The version of this experience at the level of the declarative is the clear sentence. The clear sentence (I am claiming that this is what we really mean by “clarity”) is one that is exhausted by its truth function. That is, once you have decided, to the satisfaction of all concerned, that a sentence is true or false, the sentence can be discarded—to the extent that it’s clear. The way we make a sentence more clear is by situating each of its elements securely within the truth function: “that dog is mine” is clear insofar as we have a consensus on what a dog is, on the concept of ownership and what would validate it in our cultural context, and on whether we referring to the same dog. But, of course, there is, in principle, no end to the layers of implicit claims and assumptions that might require the ostensive verification that must be obtained or stipulated to for the sentence to be made clear: an agreement on what a dog is on one level might turn into a disagreement on another level, and that other level might become relevant for the context in which the truth function of the sentence needs to be determined; we might have different conventions for pointing at something; our concepts of ownership might turn out to have significant incompatibilities, and so on—moreover, clarifying one term in the sentence might obscure another.

So, to return to the game analogy, we would have to imagine that I could be playing basketball and you soccer, with enough common elements in the two games so that with sufficient good will and willingness to overlook anomalies it would only be in event of an egregious discrepancy that we would ever notice it—and such events would be rapidly transformed into an mere accident, one that we now know how to avoid in the future. But what if we don’t want to—what if we actually come to like this basketball-soccer hybrid we have discovered ourselves to be playing? If we prefer to circle around and keep revising a provisional set of rules and have the discipline and mutual regard to overlook the momentary unfair advantages such an activity will always be giving one side or the other?

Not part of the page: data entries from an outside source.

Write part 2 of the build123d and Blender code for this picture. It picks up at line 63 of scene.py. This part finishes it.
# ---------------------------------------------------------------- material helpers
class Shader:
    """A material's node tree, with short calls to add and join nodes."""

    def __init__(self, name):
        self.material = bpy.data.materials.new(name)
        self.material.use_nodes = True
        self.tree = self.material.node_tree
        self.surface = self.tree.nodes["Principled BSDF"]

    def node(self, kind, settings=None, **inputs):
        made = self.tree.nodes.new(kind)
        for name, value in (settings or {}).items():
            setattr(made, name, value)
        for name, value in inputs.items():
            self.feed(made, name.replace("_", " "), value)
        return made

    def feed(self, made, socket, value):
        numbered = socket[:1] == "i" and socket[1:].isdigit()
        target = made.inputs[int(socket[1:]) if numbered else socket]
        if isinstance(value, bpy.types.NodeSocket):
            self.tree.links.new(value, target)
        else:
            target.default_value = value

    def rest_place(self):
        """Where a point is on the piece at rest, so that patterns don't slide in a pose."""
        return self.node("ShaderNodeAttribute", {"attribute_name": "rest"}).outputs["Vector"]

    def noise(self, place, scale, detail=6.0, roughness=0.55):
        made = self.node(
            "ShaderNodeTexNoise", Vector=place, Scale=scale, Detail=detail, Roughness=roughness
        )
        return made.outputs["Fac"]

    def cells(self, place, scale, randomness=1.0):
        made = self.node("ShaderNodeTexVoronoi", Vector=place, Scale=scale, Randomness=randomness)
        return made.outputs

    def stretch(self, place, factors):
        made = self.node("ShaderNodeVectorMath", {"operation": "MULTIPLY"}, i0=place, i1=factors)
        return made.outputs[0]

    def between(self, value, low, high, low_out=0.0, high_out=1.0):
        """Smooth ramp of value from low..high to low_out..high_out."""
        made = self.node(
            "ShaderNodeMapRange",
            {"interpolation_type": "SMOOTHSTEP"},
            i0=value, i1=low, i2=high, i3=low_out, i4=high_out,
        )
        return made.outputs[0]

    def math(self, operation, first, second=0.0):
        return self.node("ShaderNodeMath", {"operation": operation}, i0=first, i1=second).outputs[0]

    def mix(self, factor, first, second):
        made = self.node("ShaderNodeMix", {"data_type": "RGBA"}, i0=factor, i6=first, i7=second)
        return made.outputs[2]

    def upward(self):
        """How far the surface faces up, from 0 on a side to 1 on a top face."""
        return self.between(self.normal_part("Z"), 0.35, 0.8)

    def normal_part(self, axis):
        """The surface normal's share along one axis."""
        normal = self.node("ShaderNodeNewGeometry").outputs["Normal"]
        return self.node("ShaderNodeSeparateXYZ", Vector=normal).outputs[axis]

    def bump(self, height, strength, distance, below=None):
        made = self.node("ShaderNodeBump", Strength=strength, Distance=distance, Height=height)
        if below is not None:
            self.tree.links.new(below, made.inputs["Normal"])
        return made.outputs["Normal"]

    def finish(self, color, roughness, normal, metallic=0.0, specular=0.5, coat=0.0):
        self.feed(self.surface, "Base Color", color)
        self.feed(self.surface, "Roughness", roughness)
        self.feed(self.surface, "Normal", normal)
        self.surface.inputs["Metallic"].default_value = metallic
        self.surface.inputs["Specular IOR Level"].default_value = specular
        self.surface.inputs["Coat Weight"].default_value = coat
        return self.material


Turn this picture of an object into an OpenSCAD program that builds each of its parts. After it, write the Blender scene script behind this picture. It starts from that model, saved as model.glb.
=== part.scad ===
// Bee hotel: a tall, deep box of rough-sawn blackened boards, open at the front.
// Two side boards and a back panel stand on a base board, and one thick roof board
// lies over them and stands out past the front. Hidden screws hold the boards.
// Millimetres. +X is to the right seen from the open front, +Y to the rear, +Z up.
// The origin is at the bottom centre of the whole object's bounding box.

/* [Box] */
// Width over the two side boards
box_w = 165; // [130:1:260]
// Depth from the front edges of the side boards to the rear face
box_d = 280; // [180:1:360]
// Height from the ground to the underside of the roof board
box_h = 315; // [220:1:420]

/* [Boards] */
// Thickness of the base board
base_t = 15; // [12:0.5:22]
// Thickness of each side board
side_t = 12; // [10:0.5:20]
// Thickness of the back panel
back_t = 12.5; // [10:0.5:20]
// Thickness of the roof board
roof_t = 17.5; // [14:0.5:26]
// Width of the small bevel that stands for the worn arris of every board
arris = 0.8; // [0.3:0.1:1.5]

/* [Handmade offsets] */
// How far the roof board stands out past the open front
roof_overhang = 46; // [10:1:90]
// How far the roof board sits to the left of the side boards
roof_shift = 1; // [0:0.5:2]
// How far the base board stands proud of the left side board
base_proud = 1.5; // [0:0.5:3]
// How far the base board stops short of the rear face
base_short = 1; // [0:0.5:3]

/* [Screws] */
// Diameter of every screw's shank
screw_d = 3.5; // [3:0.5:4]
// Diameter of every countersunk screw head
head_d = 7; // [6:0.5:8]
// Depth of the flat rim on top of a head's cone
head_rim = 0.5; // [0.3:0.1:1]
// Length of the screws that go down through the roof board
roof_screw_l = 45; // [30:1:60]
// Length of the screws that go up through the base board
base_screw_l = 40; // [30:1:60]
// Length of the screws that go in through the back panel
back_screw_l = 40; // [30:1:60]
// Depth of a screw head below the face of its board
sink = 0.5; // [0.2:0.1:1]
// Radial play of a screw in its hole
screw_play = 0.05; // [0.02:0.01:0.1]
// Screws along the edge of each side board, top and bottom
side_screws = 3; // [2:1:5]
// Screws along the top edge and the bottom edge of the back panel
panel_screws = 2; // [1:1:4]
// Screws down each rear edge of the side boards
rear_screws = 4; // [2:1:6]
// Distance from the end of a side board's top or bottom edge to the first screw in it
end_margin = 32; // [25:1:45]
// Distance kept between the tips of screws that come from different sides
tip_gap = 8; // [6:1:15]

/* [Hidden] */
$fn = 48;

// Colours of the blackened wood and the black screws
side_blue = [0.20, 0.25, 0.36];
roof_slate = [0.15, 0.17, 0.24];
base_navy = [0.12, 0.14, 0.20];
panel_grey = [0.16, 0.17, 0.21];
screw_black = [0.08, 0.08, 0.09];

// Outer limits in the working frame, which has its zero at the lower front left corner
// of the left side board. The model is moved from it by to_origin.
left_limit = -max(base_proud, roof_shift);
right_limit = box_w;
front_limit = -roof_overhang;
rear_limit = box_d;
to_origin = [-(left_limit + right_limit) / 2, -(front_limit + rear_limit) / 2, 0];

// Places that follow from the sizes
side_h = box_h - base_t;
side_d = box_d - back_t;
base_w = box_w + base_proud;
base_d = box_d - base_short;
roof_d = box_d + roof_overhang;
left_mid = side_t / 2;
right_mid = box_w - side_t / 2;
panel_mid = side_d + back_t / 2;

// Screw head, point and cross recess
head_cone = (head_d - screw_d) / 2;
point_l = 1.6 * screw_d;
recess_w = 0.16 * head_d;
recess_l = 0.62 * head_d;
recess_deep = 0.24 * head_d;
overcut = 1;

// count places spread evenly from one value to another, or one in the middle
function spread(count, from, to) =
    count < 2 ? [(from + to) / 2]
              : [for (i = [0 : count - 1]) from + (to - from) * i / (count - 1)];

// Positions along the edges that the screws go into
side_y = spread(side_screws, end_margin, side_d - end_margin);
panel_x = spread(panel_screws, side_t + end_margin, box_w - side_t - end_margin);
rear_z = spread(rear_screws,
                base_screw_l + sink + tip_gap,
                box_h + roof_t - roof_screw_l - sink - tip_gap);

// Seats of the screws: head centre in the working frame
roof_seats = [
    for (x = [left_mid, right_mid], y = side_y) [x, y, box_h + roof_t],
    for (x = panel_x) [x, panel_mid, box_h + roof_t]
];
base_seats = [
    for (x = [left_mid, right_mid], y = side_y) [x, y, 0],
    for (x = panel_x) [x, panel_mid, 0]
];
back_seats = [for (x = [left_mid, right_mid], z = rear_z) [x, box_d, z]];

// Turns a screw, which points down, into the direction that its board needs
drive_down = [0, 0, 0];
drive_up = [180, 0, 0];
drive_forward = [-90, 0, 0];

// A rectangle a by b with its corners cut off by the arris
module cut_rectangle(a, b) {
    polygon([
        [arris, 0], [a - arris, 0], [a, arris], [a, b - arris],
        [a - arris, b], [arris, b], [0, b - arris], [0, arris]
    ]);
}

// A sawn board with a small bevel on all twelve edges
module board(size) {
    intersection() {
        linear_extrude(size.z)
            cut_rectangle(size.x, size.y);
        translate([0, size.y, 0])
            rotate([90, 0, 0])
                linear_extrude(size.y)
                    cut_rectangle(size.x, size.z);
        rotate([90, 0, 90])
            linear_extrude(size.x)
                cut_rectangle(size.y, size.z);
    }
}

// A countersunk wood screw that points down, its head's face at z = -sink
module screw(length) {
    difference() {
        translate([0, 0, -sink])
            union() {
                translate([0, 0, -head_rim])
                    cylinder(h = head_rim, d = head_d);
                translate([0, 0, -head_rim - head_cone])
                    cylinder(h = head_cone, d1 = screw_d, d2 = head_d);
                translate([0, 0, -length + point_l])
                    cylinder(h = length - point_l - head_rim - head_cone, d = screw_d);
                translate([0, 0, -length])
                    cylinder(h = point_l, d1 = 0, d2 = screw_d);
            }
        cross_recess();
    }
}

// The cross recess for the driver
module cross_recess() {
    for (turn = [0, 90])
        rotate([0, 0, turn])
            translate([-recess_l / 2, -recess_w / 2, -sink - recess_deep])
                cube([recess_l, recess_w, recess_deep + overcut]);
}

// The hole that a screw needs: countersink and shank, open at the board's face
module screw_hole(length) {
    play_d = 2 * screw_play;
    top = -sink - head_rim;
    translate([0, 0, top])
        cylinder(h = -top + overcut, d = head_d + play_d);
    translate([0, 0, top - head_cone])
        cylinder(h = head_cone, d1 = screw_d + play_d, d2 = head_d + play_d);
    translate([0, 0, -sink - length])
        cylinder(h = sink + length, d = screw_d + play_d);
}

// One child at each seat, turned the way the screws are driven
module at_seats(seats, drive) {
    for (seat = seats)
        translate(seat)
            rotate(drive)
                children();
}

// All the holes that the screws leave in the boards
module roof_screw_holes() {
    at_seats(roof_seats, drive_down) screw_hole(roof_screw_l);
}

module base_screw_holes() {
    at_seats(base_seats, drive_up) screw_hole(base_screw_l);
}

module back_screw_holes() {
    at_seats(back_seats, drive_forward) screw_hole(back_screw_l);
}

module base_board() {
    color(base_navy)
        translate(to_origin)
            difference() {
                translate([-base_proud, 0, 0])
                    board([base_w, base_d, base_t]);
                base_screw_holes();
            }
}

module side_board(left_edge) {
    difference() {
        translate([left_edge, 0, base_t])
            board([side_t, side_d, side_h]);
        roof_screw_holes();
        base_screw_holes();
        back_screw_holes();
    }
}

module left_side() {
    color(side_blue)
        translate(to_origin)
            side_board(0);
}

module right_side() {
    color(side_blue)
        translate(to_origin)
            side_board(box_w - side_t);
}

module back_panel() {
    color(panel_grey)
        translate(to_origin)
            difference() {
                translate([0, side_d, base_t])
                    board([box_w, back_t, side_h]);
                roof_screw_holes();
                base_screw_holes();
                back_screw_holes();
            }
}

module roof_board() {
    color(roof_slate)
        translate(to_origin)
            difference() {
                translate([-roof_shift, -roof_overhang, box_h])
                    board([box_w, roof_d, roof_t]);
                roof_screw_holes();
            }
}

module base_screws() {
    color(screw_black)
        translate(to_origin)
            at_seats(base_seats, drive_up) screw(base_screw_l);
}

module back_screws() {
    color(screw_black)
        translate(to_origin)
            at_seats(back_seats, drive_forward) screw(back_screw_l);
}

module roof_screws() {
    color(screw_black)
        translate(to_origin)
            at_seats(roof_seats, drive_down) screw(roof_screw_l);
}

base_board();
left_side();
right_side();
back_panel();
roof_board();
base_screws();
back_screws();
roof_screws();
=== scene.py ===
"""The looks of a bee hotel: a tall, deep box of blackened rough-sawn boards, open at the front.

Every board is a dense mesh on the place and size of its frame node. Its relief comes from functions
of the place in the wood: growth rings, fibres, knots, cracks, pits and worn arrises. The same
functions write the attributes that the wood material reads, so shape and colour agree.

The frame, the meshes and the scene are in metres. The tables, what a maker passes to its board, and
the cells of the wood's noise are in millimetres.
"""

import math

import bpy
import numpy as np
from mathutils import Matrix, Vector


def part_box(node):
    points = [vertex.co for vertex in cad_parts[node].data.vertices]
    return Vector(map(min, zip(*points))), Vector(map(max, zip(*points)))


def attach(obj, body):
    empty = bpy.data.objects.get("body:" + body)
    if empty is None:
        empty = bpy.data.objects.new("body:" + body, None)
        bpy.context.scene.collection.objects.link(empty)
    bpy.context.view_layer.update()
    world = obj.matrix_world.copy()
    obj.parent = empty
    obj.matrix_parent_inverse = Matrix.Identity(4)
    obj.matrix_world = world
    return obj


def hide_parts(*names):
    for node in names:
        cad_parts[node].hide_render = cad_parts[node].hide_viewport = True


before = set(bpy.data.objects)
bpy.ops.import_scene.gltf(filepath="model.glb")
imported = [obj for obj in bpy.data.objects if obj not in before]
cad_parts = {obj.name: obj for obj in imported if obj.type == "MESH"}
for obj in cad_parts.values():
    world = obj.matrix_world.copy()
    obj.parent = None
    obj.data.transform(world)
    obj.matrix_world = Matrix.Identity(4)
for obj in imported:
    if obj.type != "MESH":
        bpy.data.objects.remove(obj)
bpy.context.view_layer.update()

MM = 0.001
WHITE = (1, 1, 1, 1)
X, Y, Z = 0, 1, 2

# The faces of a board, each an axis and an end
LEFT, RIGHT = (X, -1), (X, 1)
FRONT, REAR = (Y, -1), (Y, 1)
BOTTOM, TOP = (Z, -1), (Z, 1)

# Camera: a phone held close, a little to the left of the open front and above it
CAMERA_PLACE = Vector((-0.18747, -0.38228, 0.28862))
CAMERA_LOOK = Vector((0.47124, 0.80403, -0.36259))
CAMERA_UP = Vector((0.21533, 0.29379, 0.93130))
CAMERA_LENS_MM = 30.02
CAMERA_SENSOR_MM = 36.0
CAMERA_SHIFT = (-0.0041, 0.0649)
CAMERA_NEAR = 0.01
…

To return to language, this would mean that our desire for clarity need not be abandoned, but that it could be accented or punctuated by the networks of diverging idioms revealed precisely by that insistence on clarity (it is only the insistence on clarity that would lead us to explore the different possible understandings of “dog” and “mine”). With Godelian undecidability, there is a statement that is true but cannot be proven within the system, and the system depends upon such a truth. With the undecidability or incommensurability I am proposing, whichever truth we set ourselves to secure within the system of the sentence pries open different systems pivoted upon that truth. The act of taking—taking something to be the case, taking each other to be symmetrical to one’s self—unveils a world of givens: different definitions of dog, of property, of proper pointing out. And, these givens need not have been “in” any of us, or “suppressed” in the name of communication—they may not have existed outside our convergence on the clear sentence, but there they are now. We can work our way analytically to such presents lying and waiting in our presuppositions; or, we can take to producing them directly by, instead of repelling grammatically incorrect sentences, taking those parts of the sentence that have no grammatical place idiomatically so as to fill the needed grammatical slot, thereby opening up a whole new “grammar” for the word(s) in question.

The deliberate production of givens out of our takings—that is what the civilizational openness we need to survive now depends upon.